Originally from www.shareinvestorblog.com
Lets take a look a Labour's new 15% capital gains tax (CGT) that they are going to impose on New Zealanders should they be lucky enough to be elected come November 26.
We probably need to start from the premise that any tax, whether it be a CGT, GST, income tax or otherwise is counterproductive to growth and always affects the income, asset or investment in a negative way and is therefore anti growth and anti productive.
The country does however need to collect some tax to run the state apparatus (and one may argue how big that should be) and a fairer flat tax system that would incentivise all to work harder and smarter and increase productivity and get the economy moving.
Labour's raft of new taxes across the board for those that earn $150,000 and more and their capital gains tax across all asset classes, except the family home, is not the answer to our current economic malaise or a positive way ahead for the future because if introduced will have the opposite affect to that stated by Phil Goff and his merry henchman David Cunliffe.
What we need to get us out of the economic mess that Labour incidentally spent their way into, is to remove taxes on savings, business investment, stockmarket investment and rental housing and other asset classes and thereby stimulate growth in these areas rather than stifle it with more crippling taxes. Labours 9 years of high taxes, huge spending and backward productivity growth should have been a lesson to them not to repeat the same mistakes but hey they are going to do it all again.
In general then a CGT is going to have a severe impact on investing but let us look at the topic that interests me and those that read this blog the most .
"Will apply to shares for those who trade them "on an occasional basis". Phil Goff New Zealand Herald , 14 July 2011
Lacks detail and needs defining but I will go on.
What the hell will a 15% CGT do to the stockmarket short term if introduced and in the long term?
Obviously before its introduction investors will want to pull out of the stockmarket to crystalise any gains made before the tax is introduced and clearly this will have negative impacts for the markets in the short to medium term.
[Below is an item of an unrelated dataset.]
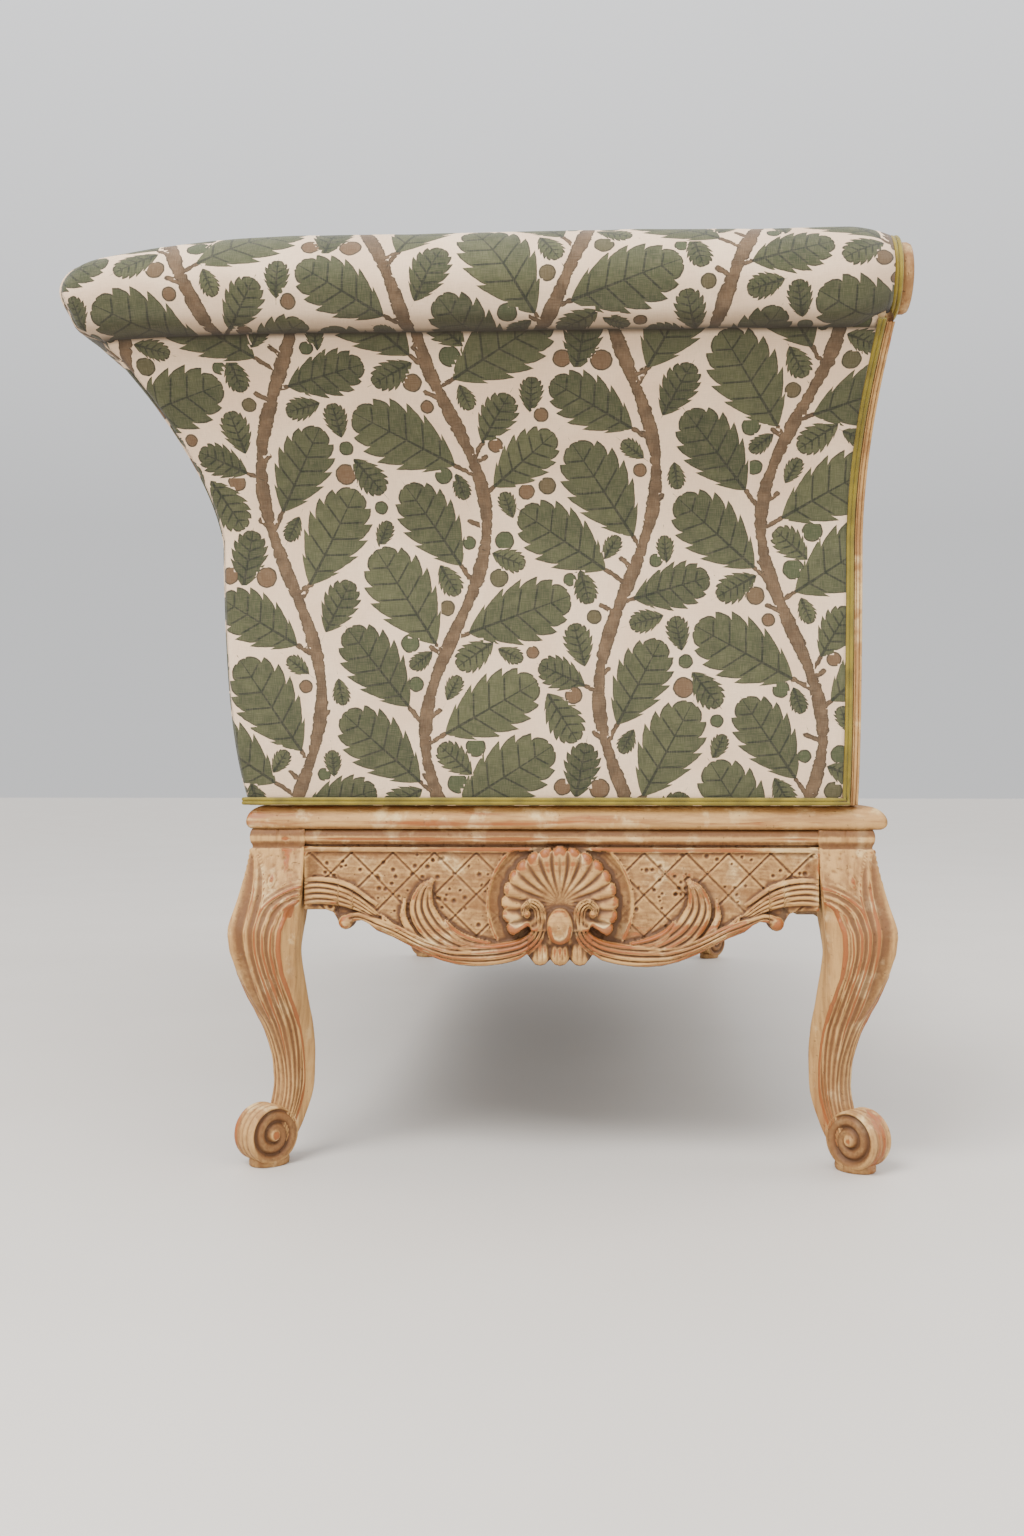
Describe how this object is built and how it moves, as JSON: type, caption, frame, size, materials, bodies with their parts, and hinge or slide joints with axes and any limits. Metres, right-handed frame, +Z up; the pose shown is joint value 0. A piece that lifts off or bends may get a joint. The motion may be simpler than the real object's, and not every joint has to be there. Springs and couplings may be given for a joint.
{
  "type": "sofa",
  "caption": "Long settee with outscrolled padded arms and back, a loose seat cushion and a carved, painted wooden base on cabriole legs with scroll feet.",
  "frame": {"origin": "on the floor under the middle of the sofa's overall box", "axes": "+X along the length, to the right of someone who looks at the sofa's front; -Y is the front; +Z is up"},
  "size_m": [2.106, 0.8633, 0.986],
  "materials": {
    "painted_wood": "worn cream and bone paint over carved wood, with orange-brown wood showing along the edges",
    "frame_wood": "plain sawn wood, unfinished",
    "screw_steel": "plain steel",
    "webbing": "woven jute strap",
    "hessian": "open jute cloth",
    "deck_cloth": "plain cotton",
    "dust_cloth": "thin black cloth",
    "printed_linen": "matt linen printed with grey-green leaves and brown twigs on a pale ground",
    "welt": "olive-yellow covered cord"
  },
  "bodies": {
    "root": {"leg_front_left": "painted_wood", "leg_front_right": "painted_wood", "leg_rear_left": "painted_wood", "leg_rear_right": "painted_wood", "rail_front": "painted_wood", "rail_rear": "painted_wood", "rail_left": "painted_wood", "rail_right": "painted_wood", "moulding_front": "painted_wood", "moulding_rear": "painted_wood", "moulding_left": "painted_wood", "moulding_right": "painted_wood", "corner_blocks": "frame_wood", "corner_screws": "screw_steel", "board_screws": "screw_steel", "cross_rails": "frame_wood", "dust_cover": "dust_cloth", "webbing_long": "webbing", "webbing_across": "webbing", "seat_hessian": "hessian", "seat_deck": "deck_cloth", "seat_cushion": "printed_linen", "arm_sills": "frame_wood", "arm_posts": "frame_wood", "back_sill": "frame_wood", "back_posts": "frame_wood", "roll_rail_left": "frame_wood", "roll_rail_right": "frame_wood", "roll_rail_back": "frame_wood", "arm_panel_left": "printed_linen", "arm_panel_right": "printed_linen", "back_panel": "printed_linen", "arm_roll_left": "printed_linen", "arm_roll_right": "printed_linen", "back_roll": "printed_linen", "arm_pad_left": "printed_linen", "arm_pad_right": "printed_linen", "back_pad": "printed_linen", "facing_left": "painted_wood", "facing_right": "painted_wood", "boss_left": "painted_wood", "boss_right": "painted_wood", "welt_left": "welt", "welt_right": "welt", "welt_rear": "welt", "welt_front": "welt"}
  },
  "joints": []
}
How much is unknown but in my experience it is unlikely to be a small impact and could very well lead to a stockmarket crash of some description.
In the long-term the consequences of a CGT are obvious. Investors are likely to avoid the local stockmarket and local business investment and decide to either spend the money they would have invested or send it offshore where stockmarket and business investments have a fairer tax treatment.
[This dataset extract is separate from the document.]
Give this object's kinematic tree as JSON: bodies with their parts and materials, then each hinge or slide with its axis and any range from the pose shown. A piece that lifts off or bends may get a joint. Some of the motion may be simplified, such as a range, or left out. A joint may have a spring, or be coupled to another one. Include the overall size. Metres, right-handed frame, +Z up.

There is no practical, logical, social, ethical or financial reason to impose either the CGT and higher income taxes as whole and specifically a CGT on shares because the desired outcomes are all negative ones.
The only conclusion from that then is this grab for your money is a deeply political one. It is the politics of envy and greed where those that have worked themselves into a position that they earn a good living and have invested instead of spent will be punished for doing so.
You simply don't punish the goose that lays the golden egg and those that Phil Goff are targeting pay the vast bulk of taxes in this country and individuals that would one day want to apsire to being one of those people who have done well are going to be seriously disincentivised by these massive new taxes.
I will end on this quote by Phil Goff:
"Expected to affect less than 10 per cent of New Zealanders"
This is nonfactual because anybody who has a cost imposed on them will simply pass that cost on to those that can least afford them. Its economics 101 and Labour have failed on that test alone.
It will affect all of us, not just business owners, shareholders, rental houseowners and it will impact on those that Phil Goff and Labour say they advocate for and who vote for them. Those at the bottom of the income scale.
These taxes are not positive at all for the economy and risk the country going into economic decline should they be imposed after a Labour win on November 26 or at any latter stage should the party be shown the voters bottoms once again in 2011.
Choose wisely when you vote this year.